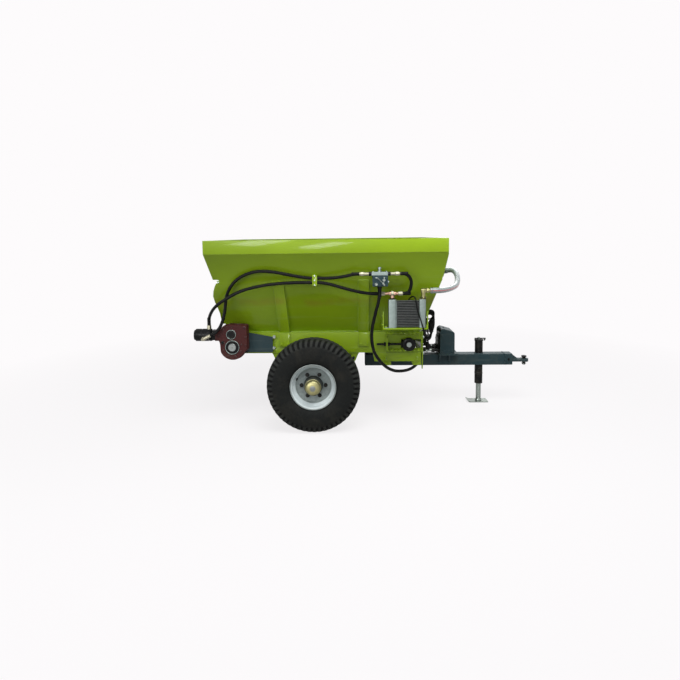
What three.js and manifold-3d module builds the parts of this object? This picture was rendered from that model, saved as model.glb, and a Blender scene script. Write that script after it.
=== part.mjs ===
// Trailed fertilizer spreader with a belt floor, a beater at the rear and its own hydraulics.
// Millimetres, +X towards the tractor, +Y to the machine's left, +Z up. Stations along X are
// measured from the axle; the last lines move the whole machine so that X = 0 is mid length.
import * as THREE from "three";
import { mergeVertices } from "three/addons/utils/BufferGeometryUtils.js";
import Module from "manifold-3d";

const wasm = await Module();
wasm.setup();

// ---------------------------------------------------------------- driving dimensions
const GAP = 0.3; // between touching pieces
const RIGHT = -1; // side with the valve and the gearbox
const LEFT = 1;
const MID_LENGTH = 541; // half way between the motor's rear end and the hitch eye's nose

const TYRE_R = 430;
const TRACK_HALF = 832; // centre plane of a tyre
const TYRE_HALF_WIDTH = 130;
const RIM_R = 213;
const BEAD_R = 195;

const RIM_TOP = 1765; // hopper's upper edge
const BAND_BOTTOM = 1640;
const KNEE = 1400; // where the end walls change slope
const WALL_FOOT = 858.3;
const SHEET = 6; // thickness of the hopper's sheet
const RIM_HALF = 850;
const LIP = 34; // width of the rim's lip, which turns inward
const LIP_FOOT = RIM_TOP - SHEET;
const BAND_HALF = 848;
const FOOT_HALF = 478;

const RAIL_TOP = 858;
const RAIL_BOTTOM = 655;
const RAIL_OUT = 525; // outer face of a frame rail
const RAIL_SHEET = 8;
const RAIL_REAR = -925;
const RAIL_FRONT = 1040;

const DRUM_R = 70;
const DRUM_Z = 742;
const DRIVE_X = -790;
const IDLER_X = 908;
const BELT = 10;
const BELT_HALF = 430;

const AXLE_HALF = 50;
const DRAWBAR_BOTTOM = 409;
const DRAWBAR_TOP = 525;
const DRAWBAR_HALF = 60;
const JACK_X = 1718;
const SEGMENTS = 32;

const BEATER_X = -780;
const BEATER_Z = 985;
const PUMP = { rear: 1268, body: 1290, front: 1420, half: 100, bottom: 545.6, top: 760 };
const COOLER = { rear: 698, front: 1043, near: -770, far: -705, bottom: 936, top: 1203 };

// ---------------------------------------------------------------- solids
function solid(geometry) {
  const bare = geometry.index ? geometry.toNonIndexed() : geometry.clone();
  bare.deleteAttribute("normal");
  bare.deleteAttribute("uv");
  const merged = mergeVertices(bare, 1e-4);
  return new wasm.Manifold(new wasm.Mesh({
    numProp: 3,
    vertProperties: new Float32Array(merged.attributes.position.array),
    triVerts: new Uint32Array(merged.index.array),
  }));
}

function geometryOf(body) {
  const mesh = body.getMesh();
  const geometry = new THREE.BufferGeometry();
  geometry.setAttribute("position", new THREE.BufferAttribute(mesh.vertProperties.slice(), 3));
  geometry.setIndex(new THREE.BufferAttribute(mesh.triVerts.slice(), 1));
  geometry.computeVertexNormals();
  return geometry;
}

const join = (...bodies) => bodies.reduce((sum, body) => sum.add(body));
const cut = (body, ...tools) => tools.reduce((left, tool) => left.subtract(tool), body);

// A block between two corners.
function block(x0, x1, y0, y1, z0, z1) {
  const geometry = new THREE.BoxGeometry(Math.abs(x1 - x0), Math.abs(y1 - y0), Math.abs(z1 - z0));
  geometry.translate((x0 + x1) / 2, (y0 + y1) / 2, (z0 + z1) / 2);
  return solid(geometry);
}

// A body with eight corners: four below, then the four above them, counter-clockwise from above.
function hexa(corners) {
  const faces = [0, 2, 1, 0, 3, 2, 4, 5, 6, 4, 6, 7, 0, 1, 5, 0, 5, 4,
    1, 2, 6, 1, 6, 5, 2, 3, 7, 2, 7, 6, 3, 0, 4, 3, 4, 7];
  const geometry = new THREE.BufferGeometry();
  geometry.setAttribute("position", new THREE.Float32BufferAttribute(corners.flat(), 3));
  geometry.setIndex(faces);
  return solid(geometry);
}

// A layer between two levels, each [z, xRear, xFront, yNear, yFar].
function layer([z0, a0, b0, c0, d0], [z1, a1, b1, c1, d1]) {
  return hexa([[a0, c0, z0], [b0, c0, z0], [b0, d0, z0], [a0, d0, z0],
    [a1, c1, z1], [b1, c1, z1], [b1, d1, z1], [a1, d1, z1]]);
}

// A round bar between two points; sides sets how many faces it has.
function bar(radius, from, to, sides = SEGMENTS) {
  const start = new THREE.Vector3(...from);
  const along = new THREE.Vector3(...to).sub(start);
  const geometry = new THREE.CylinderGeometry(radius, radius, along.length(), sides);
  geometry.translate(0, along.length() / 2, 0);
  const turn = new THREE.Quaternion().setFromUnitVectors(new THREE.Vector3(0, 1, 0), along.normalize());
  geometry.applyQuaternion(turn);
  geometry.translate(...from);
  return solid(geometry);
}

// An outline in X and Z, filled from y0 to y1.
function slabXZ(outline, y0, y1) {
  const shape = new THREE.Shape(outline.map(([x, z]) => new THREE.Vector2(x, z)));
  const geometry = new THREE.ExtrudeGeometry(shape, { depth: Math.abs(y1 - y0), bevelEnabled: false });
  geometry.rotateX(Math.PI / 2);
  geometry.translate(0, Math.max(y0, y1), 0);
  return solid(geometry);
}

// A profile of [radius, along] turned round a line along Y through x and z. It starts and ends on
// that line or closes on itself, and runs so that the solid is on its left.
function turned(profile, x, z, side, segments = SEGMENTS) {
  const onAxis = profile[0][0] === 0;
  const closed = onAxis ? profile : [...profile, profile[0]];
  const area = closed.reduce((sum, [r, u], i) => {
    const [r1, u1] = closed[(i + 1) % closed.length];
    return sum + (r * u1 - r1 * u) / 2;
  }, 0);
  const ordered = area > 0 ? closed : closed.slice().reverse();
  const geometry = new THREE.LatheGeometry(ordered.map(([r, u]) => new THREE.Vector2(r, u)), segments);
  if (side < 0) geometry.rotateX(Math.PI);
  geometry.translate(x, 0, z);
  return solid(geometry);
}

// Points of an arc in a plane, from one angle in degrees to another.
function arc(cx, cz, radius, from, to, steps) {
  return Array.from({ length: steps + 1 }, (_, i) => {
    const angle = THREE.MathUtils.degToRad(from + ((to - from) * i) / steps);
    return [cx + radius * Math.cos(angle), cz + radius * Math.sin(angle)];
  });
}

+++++

From the top of the listing above, restate each line word for word up to and including the line with "const MID_LENGTH = 541;"; add nothing else.

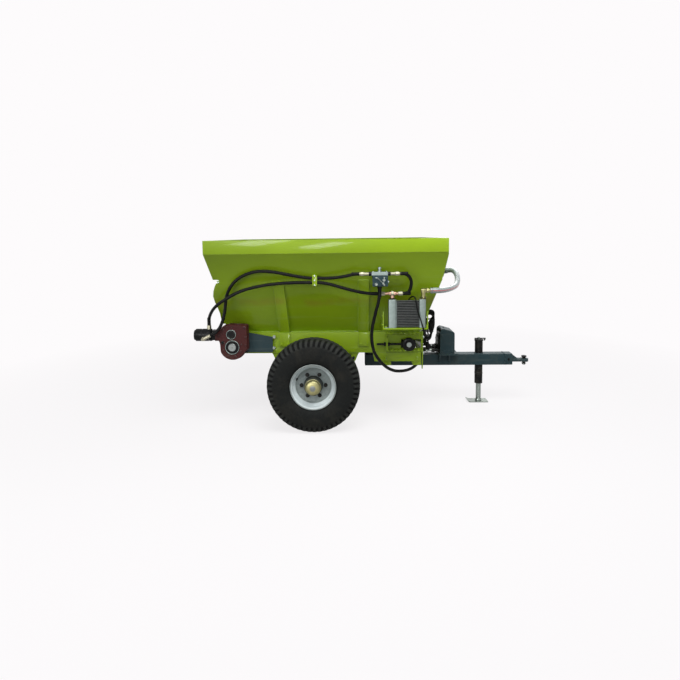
What three.js and manifold-3d module builds the parts of this object? This picture was rendered from that model, saved as model.glb, and a Blender scene script. Write that script after it.
=== part.mjs ===
// Trailed fertilizer spreader with a belt floor, a beater at the rear and its own hydraulics.
// Millimetres, +X towards the tractor, +Y to the machine's left, +Z up. Stations along X are
// measured from the axle; the last lines move the whole machine so that X = 0 is mid length.
import * as THREE from "three";
import { mergeVertices } from "three/addons/utils/BufferGeometryUtils.js";
import Module from "manifold-3d";

const wasm = await Module();
wasm.setup();

// ---------------------------------------------------------------- driving dimensions
const GAP = 0.3; // between touching pieces
const RIGHT = -1; // side with the valve and the gearbox
const LEFT = 1;
const MID_LENGTH = 541; // half way between the motor's rear end and the hitch eye's nose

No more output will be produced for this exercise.